▶

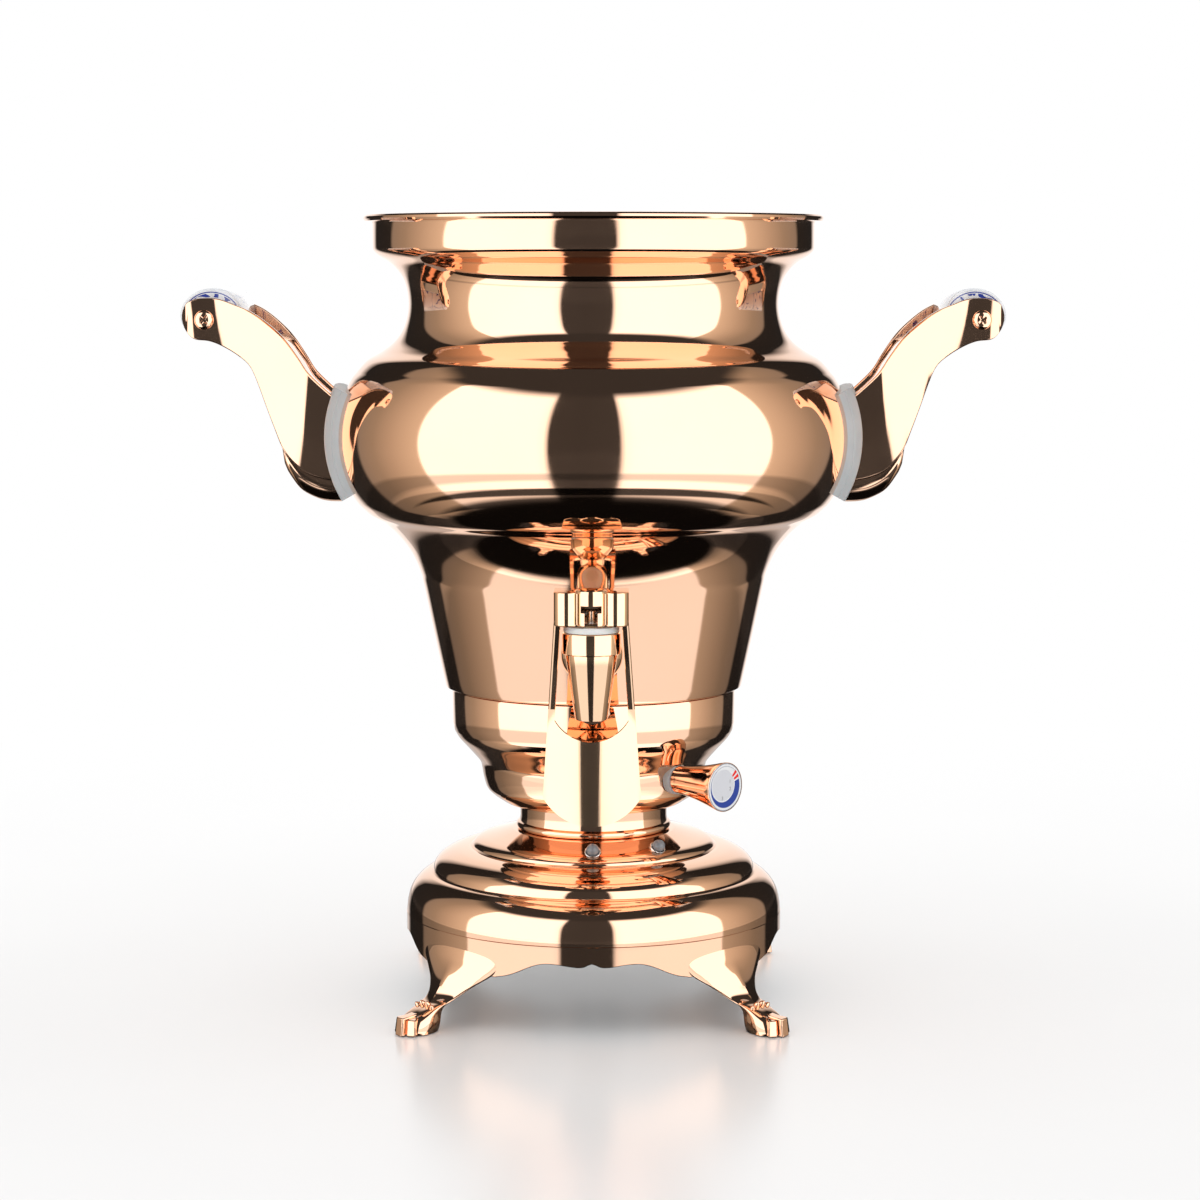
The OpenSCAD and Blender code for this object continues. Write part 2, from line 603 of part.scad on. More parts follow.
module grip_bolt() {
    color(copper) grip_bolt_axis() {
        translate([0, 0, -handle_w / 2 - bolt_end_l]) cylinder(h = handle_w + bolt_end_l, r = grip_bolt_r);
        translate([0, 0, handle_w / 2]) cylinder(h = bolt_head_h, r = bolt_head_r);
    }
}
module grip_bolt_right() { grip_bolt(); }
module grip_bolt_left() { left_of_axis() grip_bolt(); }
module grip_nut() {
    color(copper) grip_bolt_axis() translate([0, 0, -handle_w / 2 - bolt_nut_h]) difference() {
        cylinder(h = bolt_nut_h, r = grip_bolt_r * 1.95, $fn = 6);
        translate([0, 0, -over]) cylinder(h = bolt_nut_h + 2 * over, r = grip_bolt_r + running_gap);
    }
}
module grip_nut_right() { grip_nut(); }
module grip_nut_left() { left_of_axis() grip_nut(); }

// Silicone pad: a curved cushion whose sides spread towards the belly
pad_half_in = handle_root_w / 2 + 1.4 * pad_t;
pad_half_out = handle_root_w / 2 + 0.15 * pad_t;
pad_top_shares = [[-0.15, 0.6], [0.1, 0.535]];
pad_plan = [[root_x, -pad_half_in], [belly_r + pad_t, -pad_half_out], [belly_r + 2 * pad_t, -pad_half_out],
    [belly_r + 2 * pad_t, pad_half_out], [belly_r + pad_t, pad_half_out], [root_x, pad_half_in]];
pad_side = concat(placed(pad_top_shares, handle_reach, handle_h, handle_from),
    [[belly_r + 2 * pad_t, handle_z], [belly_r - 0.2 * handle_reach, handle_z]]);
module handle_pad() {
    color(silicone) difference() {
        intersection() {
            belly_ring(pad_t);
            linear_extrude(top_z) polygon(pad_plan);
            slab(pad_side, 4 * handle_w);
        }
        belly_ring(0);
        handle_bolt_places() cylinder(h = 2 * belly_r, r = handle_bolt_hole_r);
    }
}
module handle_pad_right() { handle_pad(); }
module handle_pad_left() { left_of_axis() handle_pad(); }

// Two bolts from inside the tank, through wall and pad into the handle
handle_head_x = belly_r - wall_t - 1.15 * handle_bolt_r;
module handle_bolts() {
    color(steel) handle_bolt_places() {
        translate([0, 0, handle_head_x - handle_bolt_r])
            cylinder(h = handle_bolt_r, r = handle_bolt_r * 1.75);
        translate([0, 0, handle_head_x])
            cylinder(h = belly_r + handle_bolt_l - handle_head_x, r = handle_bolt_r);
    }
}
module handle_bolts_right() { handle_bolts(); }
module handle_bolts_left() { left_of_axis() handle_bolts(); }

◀

Output all of the data again, exactly.

▶ _Result below_
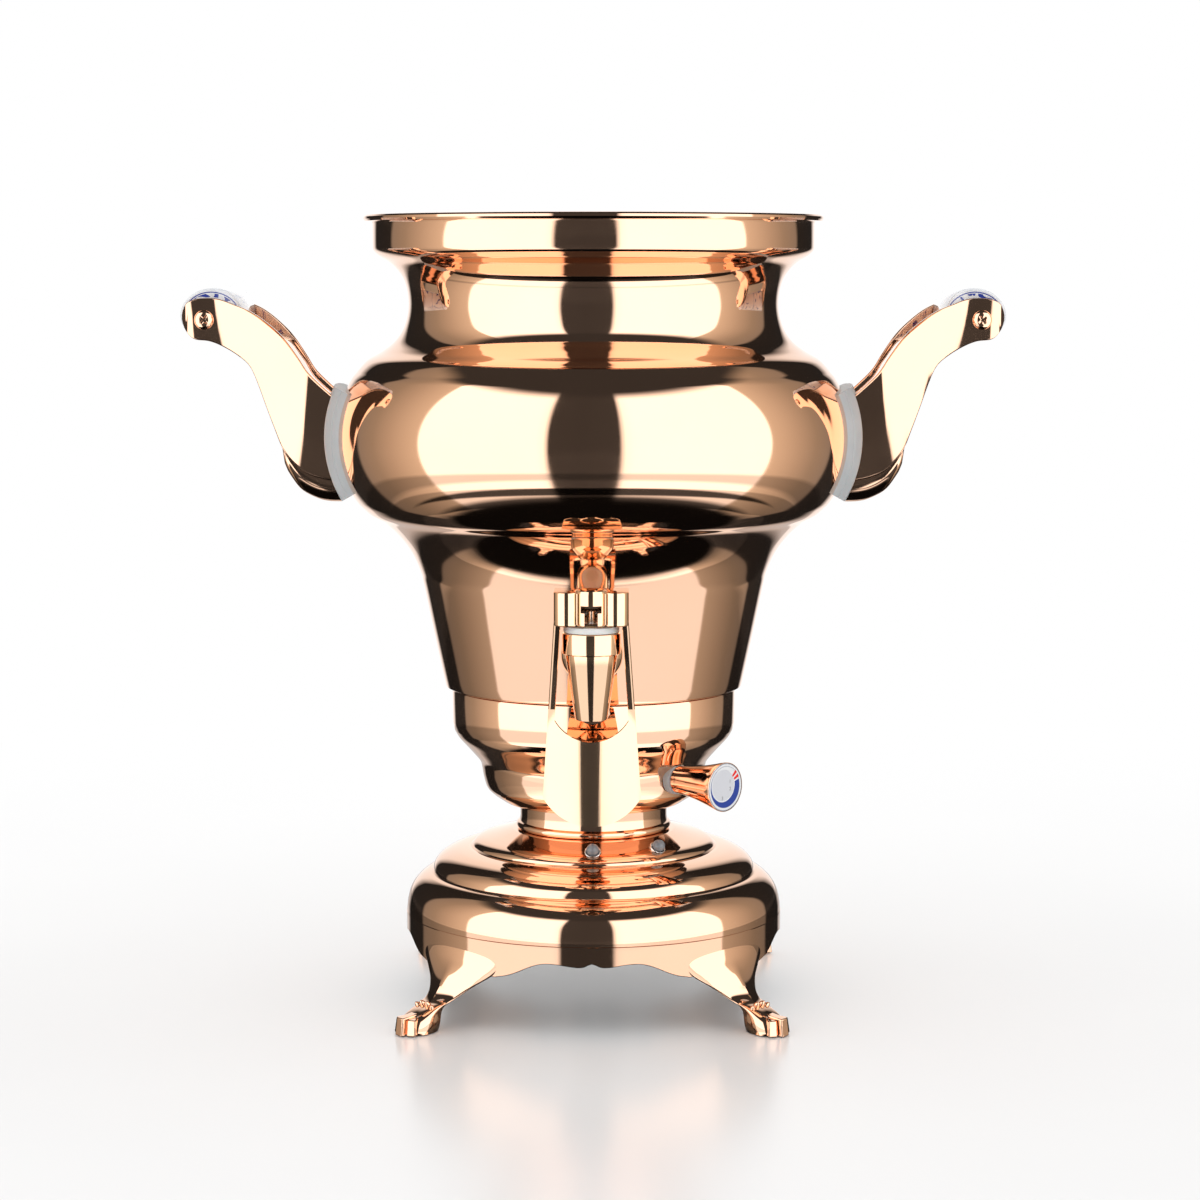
The OpenSCAD and Blender code for this object continues. Write part 2, from line 603 of part.scad on. More parts follow.
module grip_bolt() {
    color(copper) grip_bolt_axis() {
        translate([0, 0, -handle_w / 2 - bolt_end_l]) cylinder(h = handle_w + bolt_end_l, r = grip_bolt_r);
        translate([0, 0, handle_w / 2]) cylinder(h = bolt_head_h, r = bolt_head_r);
    }
}
module grip_bolt_right() { grip_bolt(); }
module grip_bolt_left() { left_of_axis() grip_bolt(); }
module grip_nut() {
    color(copper) grip_bolt_axis() translate([0, 0, -handle_w / 2 - bolt_nut_h]) difference() {
        cylinder(h = bolt_nut_h, r = grip_bolt_r * 1.95, $fn = 6);
        translate([0, 0, -over]) cylinder(h = bolt_nut_h + 2 * over, r = grip_bolt_r + running_gap);
    }
}
module grip_nut_right() { grip_nut(); }
module grip_nut_left() { left_of_axis() grip_nut(); }

// Silicone pad: a curved cushion whose sides spread towards the belly
pad_half_in = handle_root_w / 2 + 1.4 * pad_t;
pad_half_out = handle_root_w / 2 + 0.15 * pad_t;
pad_top_shares = [[-0.15, 0.6], [0.1, 0.535]];
pad_plan = [[root_x, -pad_half_in], [belly_r + pad_t, -pad_half_out], [belly_r + 2 * pad_t, -pad_half_out],
    [belly_r + 2 * pad_t, pad_half_out], [belly_r + pad_t, pad_half_out], [root_x, pad_half_in]];
pad_side = concat(placed(pad_top_shares, handle_reach, handle_h, handle_from),
    [[belly_r + 2 * pad_t, handle_z], [belly_r - 0.2 * handle_reach, handle_z]]);
module handle_pad() {
    color(silicone) difference() {
        intersection() {
            belly_ring(pad_t);
            linear_extrude(top_z) polygon(pad_plan);
            slab(pad_side, 4 * handle_w);
        }
        belly_ring(0);
        handle_bolt_places() cylinder(h = 2 * belly_r, r = handle_bolt_hole_r);
    }
}
module handle_pad_right() { handle_pad(); }
module handle_pad_left() { left_of_axis() handle_pad(); }

// Two bolts from inside the tank, through wall and pad into the handle
handle_head_x = belly_r - wall_t - 1.15 * handle_bolt_r;
module handle_bolts() {
    color(steel) handle_bolt_places() {
        translate([0, 0, handle_head_x - handle_bolt_r])
            cylinder(h = handle_bolt_r, r = handle_bolt_r * 1.75);
        translate([0, 0, handle_head_x])
            cylinder(h = belly_r + handle_bolt_l - handle_head_x, r = handle_bolt_r);
    }
}
module handle_bolts_right() { handle_bolts(); }
module handle_bolts_left() { left_of_axis() handle_bolts(); }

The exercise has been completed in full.